For the listing that follows, give again exactly the lines from the one with "zip(*points))), Vector(map(max, zip(*points)))" to the one with "obj.parent = None", including both.
--- DATA LINES ---
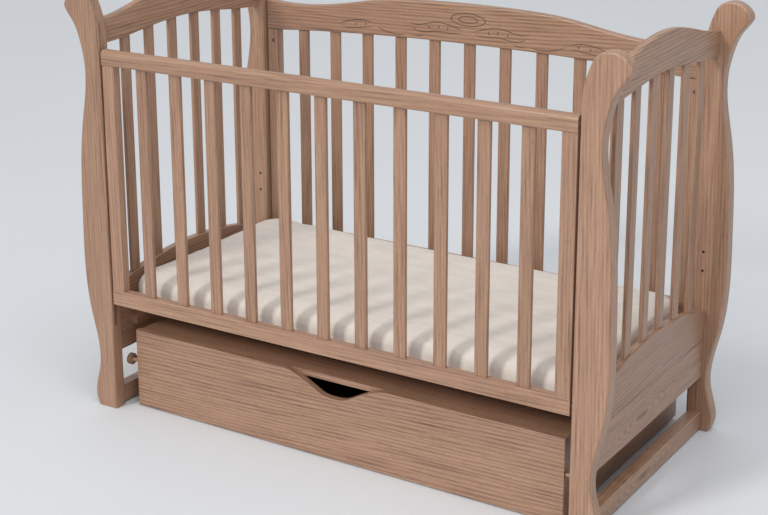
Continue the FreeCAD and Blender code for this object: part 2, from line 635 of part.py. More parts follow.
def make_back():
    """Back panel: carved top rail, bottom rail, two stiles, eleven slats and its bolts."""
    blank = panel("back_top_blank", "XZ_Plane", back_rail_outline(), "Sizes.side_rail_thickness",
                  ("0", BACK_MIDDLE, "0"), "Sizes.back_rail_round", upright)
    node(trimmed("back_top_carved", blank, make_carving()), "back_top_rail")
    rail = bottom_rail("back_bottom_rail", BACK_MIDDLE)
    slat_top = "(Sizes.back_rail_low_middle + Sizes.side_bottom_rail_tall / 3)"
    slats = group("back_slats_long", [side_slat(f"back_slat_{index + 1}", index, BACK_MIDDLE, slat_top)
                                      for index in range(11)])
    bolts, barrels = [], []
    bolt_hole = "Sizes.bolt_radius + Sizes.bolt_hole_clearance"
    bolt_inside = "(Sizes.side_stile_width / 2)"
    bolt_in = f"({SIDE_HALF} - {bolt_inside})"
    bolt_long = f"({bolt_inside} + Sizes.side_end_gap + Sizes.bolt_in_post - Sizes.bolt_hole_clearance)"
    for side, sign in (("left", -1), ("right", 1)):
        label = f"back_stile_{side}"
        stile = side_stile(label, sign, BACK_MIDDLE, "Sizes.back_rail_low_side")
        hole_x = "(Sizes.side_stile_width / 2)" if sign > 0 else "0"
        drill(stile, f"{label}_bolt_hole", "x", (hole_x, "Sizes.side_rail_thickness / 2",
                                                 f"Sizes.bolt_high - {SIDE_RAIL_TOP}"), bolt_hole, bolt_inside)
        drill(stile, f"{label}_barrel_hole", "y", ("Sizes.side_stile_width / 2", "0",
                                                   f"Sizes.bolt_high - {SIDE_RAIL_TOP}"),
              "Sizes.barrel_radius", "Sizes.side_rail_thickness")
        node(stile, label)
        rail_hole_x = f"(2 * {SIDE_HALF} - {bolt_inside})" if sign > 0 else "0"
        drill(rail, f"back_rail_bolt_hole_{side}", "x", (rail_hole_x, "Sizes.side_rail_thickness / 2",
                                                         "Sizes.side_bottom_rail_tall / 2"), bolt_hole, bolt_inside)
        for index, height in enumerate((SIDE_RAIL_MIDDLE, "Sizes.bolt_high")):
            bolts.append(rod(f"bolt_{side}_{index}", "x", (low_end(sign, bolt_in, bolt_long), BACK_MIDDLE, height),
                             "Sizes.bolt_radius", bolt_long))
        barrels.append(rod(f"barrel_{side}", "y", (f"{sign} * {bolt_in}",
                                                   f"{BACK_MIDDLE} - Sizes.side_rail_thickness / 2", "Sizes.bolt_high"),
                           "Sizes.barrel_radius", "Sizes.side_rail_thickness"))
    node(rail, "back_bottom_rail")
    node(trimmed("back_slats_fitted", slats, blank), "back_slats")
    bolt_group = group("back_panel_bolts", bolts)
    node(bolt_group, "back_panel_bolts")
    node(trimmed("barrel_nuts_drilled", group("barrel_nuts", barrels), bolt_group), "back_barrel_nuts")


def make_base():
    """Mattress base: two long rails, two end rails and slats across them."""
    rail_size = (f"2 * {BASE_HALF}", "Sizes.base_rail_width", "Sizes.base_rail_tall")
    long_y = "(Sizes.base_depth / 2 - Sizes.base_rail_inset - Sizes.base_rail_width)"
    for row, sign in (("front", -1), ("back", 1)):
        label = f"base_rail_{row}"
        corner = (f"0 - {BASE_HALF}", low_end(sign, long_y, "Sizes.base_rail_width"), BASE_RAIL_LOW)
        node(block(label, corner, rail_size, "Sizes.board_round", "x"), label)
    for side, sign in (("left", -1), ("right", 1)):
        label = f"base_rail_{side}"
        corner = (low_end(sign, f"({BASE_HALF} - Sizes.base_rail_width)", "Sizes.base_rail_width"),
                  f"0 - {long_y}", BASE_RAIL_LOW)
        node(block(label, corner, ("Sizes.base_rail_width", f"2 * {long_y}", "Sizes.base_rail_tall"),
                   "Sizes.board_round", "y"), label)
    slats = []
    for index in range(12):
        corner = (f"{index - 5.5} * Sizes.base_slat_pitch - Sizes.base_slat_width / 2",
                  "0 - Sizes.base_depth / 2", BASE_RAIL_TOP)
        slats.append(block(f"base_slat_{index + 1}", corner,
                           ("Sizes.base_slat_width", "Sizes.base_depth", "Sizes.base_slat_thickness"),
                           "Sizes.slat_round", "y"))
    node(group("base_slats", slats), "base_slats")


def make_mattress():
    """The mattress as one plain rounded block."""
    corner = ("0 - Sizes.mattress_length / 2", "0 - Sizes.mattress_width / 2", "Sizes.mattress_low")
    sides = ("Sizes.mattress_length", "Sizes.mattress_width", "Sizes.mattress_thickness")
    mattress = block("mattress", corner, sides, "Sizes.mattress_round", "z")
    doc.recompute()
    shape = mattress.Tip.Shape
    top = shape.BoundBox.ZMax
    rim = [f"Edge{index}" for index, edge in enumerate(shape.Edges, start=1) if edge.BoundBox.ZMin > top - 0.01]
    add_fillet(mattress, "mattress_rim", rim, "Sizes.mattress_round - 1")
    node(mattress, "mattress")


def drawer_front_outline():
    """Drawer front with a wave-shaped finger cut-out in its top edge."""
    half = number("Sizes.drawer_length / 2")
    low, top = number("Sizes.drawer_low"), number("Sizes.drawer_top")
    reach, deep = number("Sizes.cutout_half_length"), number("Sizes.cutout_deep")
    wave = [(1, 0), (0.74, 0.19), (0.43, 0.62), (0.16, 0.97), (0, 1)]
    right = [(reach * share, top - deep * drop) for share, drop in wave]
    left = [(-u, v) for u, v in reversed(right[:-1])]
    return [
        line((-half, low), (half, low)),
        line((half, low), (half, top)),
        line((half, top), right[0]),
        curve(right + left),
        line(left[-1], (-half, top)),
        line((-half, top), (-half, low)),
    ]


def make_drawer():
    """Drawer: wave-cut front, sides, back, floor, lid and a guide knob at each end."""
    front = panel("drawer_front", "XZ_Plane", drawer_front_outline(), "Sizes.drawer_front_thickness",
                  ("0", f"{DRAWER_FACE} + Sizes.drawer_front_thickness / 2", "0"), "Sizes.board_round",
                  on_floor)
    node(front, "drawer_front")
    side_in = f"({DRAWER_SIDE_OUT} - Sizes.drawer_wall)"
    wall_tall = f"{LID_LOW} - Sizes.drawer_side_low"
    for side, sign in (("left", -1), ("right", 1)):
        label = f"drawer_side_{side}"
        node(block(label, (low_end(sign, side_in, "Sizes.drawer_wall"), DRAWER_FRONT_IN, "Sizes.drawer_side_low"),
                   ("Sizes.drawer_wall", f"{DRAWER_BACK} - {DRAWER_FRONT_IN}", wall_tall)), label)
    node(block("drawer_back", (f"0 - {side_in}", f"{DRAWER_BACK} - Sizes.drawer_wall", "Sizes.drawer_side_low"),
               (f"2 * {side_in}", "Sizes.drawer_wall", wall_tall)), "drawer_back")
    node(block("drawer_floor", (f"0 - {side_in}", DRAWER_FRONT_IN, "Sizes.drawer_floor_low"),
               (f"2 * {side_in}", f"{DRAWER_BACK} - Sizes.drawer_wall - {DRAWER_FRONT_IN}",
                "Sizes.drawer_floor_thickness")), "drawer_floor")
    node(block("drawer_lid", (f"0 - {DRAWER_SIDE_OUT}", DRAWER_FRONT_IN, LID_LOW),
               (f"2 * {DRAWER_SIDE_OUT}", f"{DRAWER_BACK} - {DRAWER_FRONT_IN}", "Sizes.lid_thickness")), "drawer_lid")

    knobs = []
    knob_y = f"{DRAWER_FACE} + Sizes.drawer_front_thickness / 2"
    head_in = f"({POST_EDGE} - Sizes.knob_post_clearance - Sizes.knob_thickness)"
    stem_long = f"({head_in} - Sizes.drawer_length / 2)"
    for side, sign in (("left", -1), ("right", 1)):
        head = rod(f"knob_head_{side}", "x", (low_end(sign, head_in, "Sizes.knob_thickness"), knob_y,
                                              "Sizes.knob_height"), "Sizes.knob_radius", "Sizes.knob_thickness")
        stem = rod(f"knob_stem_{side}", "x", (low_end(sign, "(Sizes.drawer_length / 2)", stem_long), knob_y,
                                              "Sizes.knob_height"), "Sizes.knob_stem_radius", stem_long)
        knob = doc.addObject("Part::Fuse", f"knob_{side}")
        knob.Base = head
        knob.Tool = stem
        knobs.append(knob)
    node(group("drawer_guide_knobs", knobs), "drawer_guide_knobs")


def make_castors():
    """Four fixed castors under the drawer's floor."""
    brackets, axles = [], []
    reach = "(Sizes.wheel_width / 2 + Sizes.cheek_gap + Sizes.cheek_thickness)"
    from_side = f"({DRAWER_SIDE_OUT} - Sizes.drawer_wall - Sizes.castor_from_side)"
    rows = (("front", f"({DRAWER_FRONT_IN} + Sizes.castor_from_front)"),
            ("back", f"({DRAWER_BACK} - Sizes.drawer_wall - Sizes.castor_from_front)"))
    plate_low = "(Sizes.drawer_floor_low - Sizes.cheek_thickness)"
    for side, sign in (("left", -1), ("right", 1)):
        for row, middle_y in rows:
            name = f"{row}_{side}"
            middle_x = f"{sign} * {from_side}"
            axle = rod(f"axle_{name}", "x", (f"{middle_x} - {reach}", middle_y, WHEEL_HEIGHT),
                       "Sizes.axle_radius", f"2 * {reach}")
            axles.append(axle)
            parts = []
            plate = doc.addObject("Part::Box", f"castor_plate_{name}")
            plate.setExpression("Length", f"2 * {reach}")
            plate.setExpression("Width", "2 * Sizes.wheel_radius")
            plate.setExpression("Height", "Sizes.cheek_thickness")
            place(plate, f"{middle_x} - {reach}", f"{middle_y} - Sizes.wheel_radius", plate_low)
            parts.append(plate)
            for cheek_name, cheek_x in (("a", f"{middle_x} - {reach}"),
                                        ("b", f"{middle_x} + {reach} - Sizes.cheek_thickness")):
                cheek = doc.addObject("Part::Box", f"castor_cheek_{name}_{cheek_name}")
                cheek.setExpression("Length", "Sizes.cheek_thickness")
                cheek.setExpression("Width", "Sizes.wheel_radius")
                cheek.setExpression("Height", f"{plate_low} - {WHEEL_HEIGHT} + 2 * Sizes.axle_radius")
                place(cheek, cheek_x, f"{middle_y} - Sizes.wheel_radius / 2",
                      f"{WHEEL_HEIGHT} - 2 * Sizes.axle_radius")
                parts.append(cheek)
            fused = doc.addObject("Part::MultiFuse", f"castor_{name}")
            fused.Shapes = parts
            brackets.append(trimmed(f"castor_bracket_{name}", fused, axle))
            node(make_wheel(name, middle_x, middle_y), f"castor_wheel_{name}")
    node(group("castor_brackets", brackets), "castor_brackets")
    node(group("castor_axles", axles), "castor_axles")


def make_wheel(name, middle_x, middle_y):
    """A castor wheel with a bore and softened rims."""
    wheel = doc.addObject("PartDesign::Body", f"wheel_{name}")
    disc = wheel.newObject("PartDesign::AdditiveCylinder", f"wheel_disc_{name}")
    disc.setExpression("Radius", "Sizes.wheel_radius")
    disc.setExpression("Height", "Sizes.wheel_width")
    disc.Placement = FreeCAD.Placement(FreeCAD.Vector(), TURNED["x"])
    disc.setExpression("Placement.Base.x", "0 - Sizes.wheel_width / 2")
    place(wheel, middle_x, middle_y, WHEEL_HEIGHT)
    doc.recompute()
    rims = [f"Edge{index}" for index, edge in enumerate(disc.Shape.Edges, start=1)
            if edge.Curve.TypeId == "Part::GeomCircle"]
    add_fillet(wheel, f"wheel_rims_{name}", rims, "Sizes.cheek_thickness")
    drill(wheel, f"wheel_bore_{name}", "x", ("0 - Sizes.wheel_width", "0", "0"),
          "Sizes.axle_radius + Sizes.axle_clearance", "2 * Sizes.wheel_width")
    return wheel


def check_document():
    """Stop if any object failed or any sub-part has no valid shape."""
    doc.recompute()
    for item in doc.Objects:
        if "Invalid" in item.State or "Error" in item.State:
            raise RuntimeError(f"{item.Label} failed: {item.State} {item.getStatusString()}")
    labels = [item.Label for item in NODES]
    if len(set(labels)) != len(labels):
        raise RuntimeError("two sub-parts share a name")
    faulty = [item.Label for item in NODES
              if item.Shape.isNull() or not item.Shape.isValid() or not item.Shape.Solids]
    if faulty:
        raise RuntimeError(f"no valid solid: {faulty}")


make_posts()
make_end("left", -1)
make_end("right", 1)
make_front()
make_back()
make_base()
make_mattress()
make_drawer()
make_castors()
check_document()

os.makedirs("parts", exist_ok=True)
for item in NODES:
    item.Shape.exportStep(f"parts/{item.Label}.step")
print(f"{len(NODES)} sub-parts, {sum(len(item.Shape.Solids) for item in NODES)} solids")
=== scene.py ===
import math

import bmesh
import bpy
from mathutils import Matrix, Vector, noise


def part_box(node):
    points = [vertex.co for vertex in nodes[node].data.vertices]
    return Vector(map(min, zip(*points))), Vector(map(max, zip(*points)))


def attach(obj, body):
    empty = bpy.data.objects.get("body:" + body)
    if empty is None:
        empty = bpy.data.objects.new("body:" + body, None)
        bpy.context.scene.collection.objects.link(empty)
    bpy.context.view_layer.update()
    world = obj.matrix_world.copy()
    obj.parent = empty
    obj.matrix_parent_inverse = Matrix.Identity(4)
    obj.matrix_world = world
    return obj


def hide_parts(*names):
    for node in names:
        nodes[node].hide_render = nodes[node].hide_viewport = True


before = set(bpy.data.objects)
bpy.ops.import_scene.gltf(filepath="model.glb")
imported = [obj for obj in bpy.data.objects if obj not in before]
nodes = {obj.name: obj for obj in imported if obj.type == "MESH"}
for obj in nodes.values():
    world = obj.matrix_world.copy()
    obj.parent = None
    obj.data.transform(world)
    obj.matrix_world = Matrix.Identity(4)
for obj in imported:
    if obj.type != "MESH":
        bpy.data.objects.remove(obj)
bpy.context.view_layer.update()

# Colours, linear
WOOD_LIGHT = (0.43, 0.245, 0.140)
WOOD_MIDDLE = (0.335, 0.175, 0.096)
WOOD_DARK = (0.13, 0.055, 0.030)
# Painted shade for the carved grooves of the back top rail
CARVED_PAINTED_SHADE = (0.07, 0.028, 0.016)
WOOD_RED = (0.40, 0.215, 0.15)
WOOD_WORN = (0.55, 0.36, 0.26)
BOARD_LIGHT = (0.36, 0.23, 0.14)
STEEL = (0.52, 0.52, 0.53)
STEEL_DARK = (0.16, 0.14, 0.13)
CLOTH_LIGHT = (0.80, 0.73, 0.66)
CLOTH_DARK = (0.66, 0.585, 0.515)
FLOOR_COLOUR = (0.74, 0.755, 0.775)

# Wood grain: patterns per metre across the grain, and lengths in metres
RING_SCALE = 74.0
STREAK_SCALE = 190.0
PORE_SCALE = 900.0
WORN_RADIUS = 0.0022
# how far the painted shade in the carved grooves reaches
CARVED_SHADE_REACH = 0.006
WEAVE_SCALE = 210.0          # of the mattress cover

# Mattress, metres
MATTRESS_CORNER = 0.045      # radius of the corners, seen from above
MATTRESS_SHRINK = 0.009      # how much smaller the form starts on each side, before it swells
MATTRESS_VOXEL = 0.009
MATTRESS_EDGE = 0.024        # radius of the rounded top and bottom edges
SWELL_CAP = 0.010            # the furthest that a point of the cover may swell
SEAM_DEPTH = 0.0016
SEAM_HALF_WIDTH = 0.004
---
## SOLVED EXERCISE
    return Vector(map(min, zip(*points))), Vector(map(max, zip(*points)))


def attach(obj, body):
    empty = bpy.data.objects.get("body:" + body)
    if empty is None:
        empty = bpy.data.objects.new("body:" + body, None)
        bpy.context.scene.collection.objects.link(empty)
    bpy.context.view_layer.update()
    world = obj.matrix_world.copy()
    obj.parent = empty
    obj.matrix_parent_inverse = Matrix.Identity(4)
    obj.matrix_world = world
    return obj


def hide_parts(*names):
    for node in names:
        nodes[node].hide_render = nodes[node].hide_viewport = True


before = set(bpy.data.objects)
bpy.ops.import_scene.gltf(filepath="model.glb")
imported = [obj for obj in bpy.data.objects if obj not in before]
nodes = {obj.name: obj for obj in imported if obj.type == "MESH"}
for obj in nodes.values():
    world = obj.matrix_world.copy()
    obj.parent = None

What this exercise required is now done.